» Exercise brief
Report the count of lines that carry the string "part", and add nothing.

» Source material
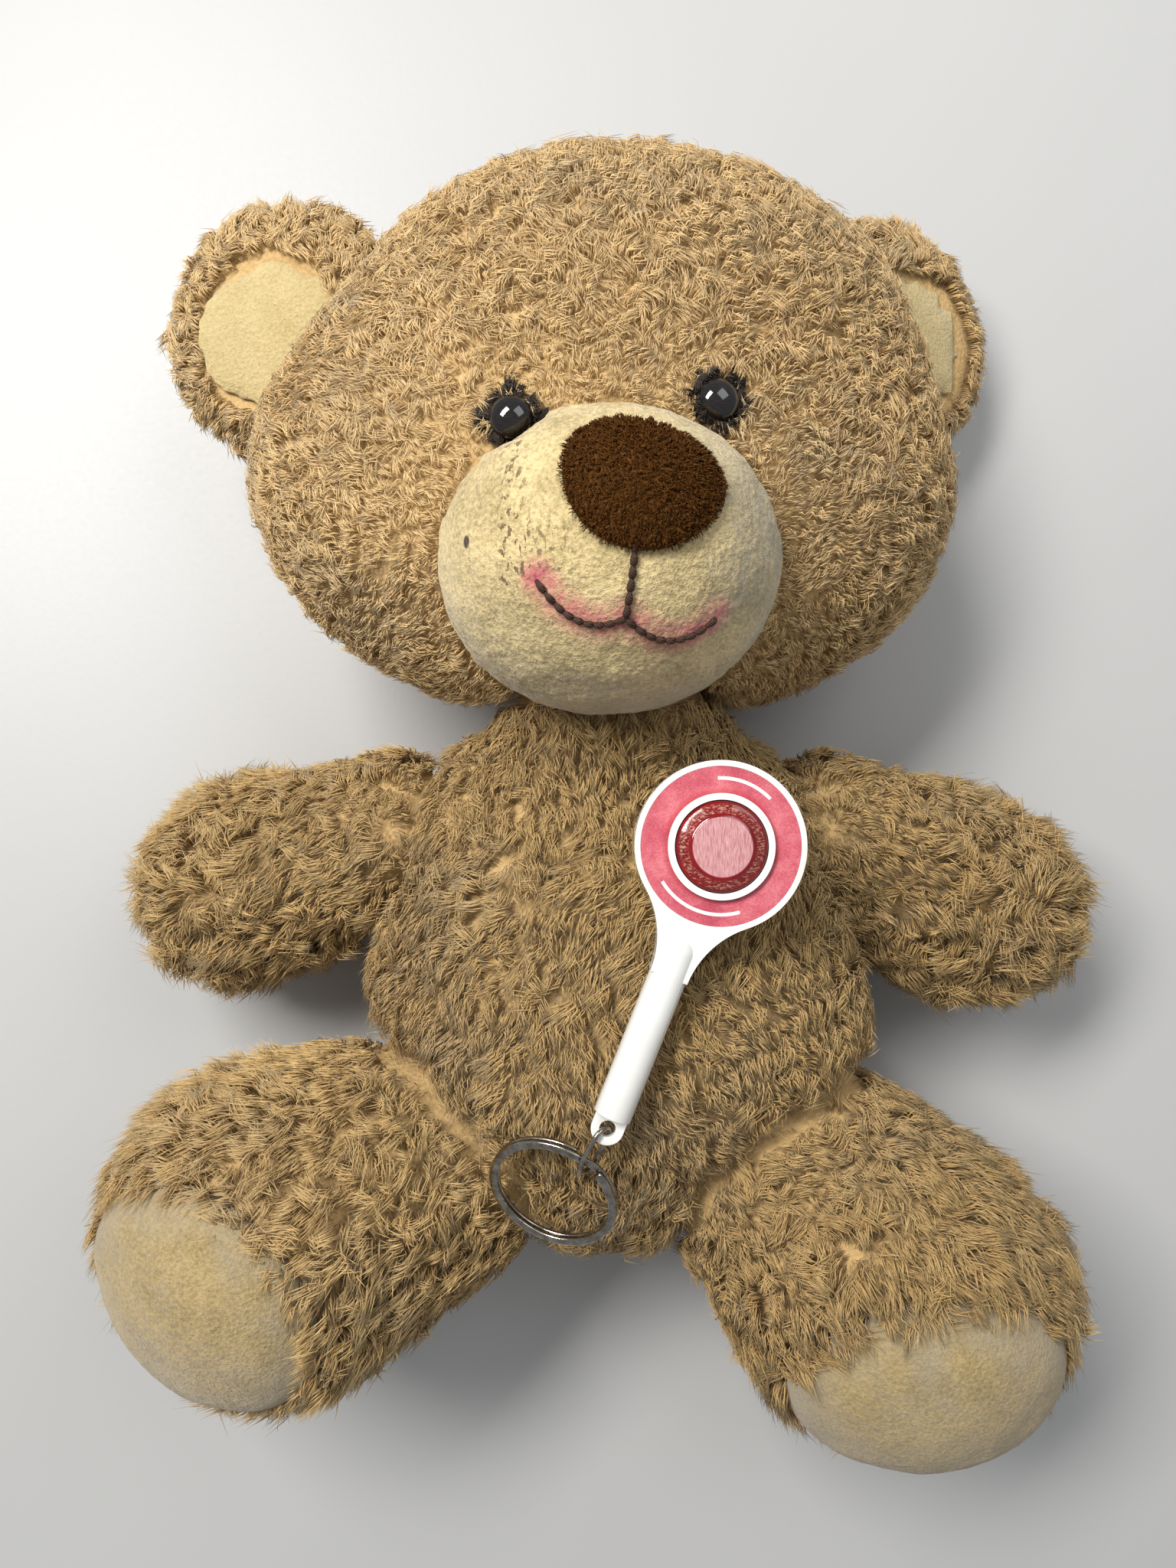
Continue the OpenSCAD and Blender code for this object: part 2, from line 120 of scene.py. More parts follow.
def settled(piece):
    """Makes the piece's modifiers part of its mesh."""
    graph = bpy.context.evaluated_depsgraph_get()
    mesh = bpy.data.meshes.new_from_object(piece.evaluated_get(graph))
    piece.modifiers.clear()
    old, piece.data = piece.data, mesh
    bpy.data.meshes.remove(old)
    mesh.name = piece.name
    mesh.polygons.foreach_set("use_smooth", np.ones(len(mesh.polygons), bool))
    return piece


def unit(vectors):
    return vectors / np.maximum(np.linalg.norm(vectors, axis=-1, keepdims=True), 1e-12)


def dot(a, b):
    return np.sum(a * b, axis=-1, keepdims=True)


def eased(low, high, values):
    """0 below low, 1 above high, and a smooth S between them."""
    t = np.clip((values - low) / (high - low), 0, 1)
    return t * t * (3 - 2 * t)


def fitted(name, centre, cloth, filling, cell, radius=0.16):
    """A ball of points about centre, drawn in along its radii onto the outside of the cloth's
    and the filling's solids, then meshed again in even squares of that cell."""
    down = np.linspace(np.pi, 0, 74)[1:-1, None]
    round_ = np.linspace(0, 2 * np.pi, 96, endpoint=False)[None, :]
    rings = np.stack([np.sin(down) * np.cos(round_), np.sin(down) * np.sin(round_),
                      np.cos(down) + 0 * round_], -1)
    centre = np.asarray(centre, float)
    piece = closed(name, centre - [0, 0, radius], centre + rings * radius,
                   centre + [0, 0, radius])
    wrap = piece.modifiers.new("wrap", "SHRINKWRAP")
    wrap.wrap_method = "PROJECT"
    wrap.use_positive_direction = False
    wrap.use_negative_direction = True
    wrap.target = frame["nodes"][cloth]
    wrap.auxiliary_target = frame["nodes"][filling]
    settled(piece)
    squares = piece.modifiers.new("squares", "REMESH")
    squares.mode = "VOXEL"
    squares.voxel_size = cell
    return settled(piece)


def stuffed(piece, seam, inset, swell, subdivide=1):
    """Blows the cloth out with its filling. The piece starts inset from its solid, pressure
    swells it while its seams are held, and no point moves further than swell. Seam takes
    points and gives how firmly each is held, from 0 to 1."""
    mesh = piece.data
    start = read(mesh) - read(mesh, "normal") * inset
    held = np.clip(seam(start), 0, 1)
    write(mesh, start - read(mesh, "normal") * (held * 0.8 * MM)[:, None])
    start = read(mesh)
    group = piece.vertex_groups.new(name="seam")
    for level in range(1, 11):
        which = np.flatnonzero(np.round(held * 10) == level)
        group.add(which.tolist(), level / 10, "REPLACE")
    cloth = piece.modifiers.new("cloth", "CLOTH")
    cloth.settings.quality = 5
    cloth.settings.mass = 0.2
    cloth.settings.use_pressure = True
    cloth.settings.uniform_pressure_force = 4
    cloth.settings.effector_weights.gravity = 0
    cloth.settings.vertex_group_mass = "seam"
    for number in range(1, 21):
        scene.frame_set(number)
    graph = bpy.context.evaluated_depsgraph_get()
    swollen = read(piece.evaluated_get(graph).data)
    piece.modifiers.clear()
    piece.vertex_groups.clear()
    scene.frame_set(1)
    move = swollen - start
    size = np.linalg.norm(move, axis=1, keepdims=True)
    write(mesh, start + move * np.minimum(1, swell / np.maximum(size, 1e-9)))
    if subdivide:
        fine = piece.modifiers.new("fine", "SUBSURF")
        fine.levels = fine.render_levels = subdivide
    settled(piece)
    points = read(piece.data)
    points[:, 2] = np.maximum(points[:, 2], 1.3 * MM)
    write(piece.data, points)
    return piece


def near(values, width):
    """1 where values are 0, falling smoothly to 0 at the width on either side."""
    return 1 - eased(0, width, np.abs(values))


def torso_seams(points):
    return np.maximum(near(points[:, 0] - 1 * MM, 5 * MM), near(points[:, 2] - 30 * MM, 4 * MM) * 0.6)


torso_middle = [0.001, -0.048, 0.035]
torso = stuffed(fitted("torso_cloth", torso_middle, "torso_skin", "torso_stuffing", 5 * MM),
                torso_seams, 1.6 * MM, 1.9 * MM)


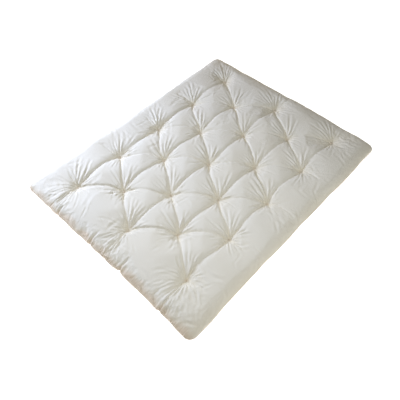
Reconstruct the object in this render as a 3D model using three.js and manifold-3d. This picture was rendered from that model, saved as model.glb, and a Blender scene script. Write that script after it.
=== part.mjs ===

» Task answer
3